Carter was last seen publicly in November, when he rallied to attend his wife Rosalynn Carter’s funeral at Maranatha Baptist Church where they worshipped, saying his final farewell to her after 77 years of marriage.
Family members say that he was determined to hang on even after entering hospice care, in part to ensure that Rosalynn was never left alone.
‘He was really honored and glad that he made it to the end with my grandmother, and that was a real treasure for him,’ Jason Carter, a grandson and chairman of the Carter Center board,’ told the New York Times on Saturday.
Former President Jimmy Carter and Rosalynn Carter are seen in 2015. Sunday marks one year since Jimmy Carter entered hospice care, forgoing life-prolonging treatment
Carter is receiving hospice care in his one-story home in Plains, Georgia, which he built himself and has owned for six decades
‘I think that for whatever reason, the way he approaches this is from a place of enormous faith. And so he just believes that for whatever reason, God’s not done with him yet,’ he added.
Rosalynn’s funeral was the only time Carter has appeared publicly since entering hospice, and his frail appearance at the service alarmed friends in the church and well-wishers watching on television.
But Jason Carter told the Times that remarkably, his grandfather’s condition is little changed since he first entered hospice care a year ago.
Although he eats and drinks little, and is not especially talkative, Carter still clearly makes his wishes known and is able to absorb information about the world.
‘One of the things that has driven home to me is there are things about life and the spirit that you just can’t understand,’ Jason Carter told the Times.
‘I don’t know what it’s like for him right now. I don’t know what it’s like to face this moment in the way that he has been facing it for the last year. But that’s been liberating for me to know that I just don’t know. And that’s OK.’
Carter spends his days in the home in Plains that he has owned for more than six decades, where caregivers attend to his needs and friends and family visit.
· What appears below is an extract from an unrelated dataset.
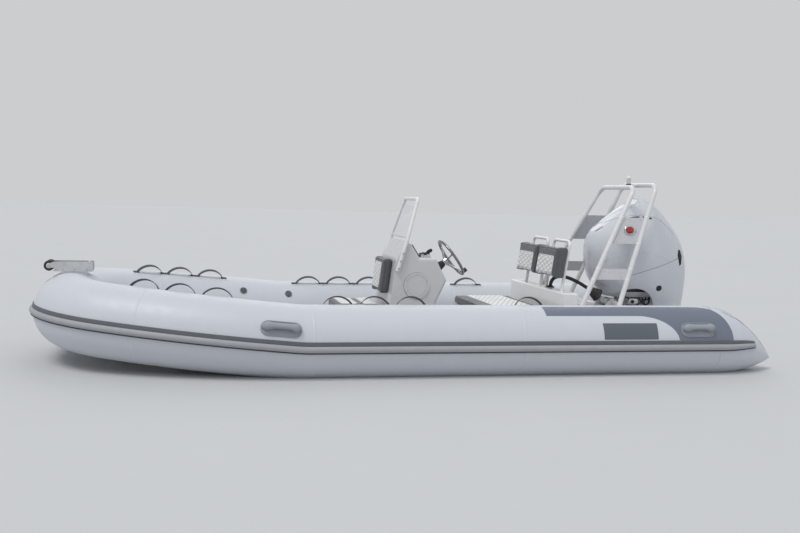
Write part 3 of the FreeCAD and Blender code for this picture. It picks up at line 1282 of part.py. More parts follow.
def gearcase():
    """Anti-ventilation plate, strut, bullet-shaped housing and skeg."""
    plate_up, thick = size("plate_up"), size("cav_plate_thick")
    front, rear, half = size("leg_front") + 26, size("cav_plate_rear"), size("cav_plate_half")
    outline = [(front, 0.3 * half), (front - 90, half), (rear + 60, half), (rear, 0.55 * half)]
    plate = Part.Face(plan_loop(outline, plate_up)).extrude(Z_AXIS * thick)
    shaft, radius = size("shaft_up"), size("torpedo_radius")
    nose, tail = size("torpedo_nose"), size("torpedo_rear")
    taper = size("strut_taper")
    neck = leg_loop(plate_up, size("leg_front") - 8, size("leg_rear") - 24, size("leg_half") - taper)
    strut = Part.makeLoft([neck, leg_loop(shaft + 8, nose - 70, tail + 34, radius * 0.62)], True, True)
    profile = [(nose, 0), (nose - 34, radius * 0.62), (nose - 110, radius), (tail + 60, radius),
               (tail, size("prop_hub")), (tail, 0)]
    curve = [Vector(x, 0, shaft + up) for x, up in profile]
    edges = [Part.LineSegment(start, end).toShape() for start, end in zip(curve[2:], curve[3:] + curve[:1])]
    bullet = Part.Wire([Part.Arc(*curve[:3]).toShape()] + edges)
    housing = Part.Face(bullet).revolve(Vector(0, 0, shaft), X_AXIS, 360)
    fin_half, low, root = size("skeg_thick") / 2, size("skeg_low"), shaft - radius * 0.6
    outline = [(nose - 80, root), (nose - 200, low + 6), (nose - 285, low), (tail + 6, root)]
    fin = flat_face([Vector(x, -fin_half, up) for x, up in outline]).extrude(Y_AXIS * 2 * fin_half)
    spindle_start = Vector(tail + 20, 0, shaft)
    spindle = Part.makeCylinder(size("prop_shaft"), size("prop_shaft_long") + 20, spindle_start, -X_AXIS)
    return plate.multiFuse([strut, housing, fin, spindle]).removeSplitter()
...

Jimmy Carter at the funeral service for his wife Rosalynn, wearing a red lei in her honor. The November service has been his only public appearance since entering hospice care
The two-bedroom, one-story ranch house was built by Carter himself, and is worth about $240,000.
‘I walked in the other day and he smiled, and we were talking to him about a meal in the future, and he told us exactly what he wanted to have for dinner the following night,’ Jill Stuckey, a longtime friend from Plains who visits him regularly, told the Times.
Stuckey is the superintendent of the Jimmy Carter National Historic Site, which plans to host a panel discussion on Carter’s life on Monday, in conjunction with President’s Day.
Historians Dr. Larry Cook, Stanly Godbold, Jr., and local Mayor of Americus Lee Kinnamon will discuss Carter’s local, national, and international impact.
The discussion at 10am ET is open to the public and will also be available to view via livestream on the park’s Facebook page.
‘He’s been a record-breaker for decades — the oldest-living president, the longest-married president,’ said Stuckey.
‘It’s always been on President Carter’s terms. That’s how he’s living, and that’s how he’s going to die.’